** Source material **
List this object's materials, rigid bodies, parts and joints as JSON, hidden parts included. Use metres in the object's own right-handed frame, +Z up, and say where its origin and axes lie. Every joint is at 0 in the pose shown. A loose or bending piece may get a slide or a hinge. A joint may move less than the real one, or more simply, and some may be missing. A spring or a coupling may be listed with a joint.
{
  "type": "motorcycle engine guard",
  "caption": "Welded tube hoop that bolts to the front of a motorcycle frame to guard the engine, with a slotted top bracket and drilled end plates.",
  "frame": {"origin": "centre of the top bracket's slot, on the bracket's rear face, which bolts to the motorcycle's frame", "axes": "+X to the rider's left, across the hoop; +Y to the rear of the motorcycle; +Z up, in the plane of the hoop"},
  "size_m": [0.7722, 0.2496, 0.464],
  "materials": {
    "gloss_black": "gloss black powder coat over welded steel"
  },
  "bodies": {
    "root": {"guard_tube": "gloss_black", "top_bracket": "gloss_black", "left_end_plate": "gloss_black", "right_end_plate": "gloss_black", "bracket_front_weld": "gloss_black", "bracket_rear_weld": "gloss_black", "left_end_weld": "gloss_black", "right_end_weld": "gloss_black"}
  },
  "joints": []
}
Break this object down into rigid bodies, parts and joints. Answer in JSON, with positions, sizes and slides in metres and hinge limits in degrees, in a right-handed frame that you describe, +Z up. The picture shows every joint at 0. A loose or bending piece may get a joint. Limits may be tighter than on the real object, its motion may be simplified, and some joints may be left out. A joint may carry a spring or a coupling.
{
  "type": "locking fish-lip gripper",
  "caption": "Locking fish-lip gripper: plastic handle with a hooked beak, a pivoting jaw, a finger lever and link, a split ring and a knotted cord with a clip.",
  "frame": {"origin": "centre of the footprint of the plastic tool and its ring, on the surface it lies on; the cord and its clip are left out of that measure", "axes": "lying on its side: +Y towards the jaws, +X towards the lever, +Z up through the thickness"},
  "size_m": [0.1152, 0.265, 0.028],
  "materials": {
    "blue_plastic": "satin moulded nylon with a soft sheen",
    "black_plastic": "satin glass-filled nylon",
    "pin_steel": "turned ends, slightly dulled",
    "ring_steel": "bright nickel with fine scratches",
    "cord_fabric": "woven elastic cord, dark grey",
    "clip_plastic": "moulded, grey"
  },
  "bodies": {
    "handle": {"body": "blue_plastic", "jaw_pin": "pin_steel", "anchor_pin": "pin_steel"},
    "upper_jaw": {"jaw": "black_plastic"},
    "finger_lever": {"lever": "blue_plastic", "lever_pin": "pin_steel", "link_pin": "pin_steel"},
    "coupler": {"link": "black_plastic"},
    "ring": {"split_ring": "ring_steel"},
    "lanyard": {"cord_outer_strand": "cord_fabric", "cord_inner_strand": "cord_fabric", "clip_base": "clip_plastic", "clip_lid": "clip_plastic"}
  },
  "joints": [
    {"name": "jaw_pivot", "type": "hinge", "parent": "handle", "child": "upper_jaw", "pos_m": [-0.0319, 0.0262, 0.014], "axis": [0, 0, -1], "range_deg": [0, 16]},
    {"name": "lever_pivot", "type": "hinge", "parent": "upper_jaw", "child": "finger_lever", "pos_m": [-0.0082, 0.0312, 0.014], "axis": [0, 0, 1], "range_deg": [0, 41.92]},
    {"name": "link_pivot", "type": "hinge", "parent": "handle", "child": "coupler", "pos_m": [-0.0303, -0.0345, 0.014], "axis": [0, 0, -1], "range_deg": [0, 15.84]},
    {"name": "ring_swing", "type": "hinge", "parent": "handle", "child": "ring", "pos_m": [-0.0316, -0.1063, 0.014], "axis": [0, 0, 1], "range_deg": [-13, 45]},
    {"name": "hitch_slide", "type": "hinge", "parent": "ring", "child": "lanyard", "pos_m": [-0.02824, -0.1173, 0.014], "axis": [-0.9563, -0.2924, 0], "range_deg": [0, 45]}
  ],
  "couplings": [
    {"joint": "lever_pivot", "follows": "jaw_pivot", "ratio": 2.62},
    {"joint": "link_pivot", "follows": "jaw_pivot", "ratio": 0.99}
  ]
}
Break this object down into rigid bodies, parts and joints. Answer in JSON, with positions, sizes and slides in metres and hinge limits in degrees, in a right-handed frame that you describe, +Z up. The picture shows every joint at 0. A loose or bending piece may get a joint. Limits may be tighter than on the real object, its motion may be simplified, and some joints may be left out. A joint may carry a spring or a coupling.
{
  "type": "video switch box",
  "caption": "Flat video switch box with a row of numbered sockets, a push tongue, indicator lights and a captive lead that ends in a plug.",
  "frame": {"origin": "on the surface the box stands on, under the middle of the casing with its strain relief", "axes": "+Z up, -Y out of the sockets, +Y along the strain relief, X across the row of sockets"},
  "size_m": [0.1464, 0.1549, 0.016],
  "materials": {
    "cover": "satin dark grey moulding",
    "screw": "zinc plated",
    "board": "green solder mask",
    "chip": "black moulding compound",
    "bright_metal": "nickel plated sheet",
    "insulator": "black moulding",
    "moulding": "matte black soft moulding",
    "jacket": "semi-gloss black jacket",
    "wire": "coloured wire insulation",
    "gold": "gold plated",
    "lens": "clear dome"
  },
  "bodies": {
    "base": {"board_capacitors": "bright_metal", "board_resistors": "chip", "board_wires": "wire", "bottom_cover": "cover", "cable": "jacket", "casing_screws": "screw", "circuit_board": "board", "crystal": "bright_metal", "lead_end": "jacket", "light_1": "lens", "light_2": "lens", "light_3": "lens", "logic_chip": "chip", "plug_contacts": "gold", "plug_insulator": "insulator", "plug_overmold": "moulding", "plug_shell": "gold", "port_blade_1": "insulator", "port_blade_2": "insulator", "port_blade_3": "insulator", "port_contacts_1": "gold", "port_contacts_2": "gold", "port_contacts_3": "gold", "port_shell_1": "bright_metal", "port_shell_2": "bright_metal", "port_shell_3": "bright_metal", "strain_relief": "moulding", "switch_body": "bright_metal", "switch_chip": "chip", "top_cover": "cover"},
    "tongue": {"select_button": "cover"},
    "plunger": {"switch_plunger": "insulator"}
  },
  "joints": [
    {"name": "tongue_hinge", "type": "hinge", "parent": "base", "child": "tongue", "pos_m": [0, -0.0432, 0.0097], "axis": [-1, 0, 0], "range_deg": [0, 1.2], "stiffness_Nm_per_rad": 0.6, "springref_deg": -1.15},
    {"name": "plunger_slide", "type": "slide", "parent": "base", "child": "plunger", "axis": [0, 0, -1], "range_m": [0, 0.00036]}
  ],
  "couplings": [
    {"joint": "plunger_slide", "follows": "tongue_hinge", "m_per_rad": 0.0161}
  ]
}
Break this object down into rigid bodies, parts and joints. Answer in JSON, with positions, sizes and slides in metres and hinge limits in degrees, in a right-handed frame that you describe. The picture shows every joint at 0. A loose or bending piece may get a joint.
--
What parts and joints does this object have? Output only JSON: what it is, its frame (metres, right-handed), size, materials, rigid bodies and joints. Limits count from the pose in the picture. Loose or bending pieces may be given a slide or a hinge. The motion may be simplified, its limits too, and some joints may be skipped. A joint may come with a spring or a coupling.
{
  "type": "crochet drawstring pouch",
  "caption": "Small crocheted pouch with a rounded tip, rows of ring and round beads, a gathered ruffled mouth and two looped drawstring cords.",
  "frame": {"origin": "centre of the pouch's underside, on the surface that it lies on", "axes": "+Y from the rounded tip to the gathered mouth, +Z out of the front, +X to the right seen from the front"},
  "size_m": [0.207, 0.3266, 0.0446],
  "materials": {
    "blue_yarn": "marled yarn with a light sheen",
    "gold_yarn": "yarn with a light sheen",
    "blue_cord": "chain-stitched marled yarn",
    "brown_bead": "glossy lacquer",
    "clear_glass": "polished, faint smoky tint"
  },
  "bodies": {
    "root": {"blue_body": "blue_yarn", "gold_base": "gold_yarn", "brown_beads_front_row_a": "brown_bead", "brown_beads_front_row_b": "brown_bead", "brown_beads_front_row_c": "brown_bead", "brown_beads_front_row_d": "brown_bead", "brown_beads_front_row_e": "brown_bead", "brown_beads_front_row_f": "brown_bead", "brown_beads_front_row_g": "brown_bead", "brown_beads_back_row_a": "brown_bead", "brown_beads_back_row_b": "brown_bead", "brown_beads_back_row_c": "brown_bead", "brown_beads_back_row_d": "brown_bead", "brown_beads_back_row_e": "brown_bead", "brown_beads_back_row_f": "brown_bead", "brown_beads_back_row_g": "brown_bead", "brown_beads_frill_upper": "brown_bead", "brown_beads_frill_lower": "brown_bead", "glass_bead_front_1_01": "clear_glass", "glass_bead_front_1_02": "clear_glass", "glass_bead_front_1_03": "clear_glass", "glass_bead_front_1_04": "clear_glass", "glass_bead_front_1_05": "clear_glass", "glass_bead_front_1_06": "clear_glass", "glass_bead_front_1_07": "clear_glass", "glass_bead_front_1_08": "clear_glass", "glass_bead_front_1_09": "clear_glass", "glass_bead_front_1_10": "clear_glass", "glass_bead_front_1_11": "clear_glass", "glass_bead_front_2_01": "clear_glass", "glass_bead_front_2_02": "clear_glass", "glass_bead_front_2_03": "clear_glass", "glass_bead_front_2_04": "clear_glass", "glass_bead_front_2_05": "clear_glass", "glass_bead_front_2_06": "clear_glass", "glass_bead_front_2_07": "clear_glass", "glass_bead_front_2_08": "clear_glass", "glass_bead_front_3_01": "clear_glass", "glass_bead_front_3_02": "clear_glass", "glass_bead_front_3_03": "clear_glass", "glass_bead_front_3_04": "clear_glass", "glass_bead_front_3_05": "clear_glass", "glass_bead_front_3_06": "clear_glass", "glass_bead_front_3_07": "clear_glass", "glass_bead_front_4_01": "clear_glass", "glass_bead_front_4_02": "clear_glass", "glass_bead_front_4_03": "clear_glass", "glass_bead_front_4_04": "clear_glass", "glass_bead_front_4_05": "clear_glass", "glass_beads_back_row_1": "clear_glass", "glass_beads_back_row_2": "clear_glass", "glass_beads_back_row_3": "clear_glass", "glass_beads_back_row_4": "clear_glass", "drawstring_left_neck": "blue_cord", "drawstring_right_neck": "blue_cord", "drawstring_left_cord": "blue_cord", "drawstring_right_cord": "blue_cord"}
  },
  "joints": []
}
...
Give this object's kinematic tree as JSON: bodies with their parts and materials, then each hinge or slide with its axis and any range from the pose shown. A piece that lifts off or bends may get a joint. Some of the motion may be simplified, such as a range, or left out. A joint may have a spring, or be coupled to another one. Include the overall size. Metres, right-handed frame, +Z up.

** Work instructions **
Look back over the material above and state how many lines hold the word "shown". Write the number and nothing else.

** Output for this exercise **
2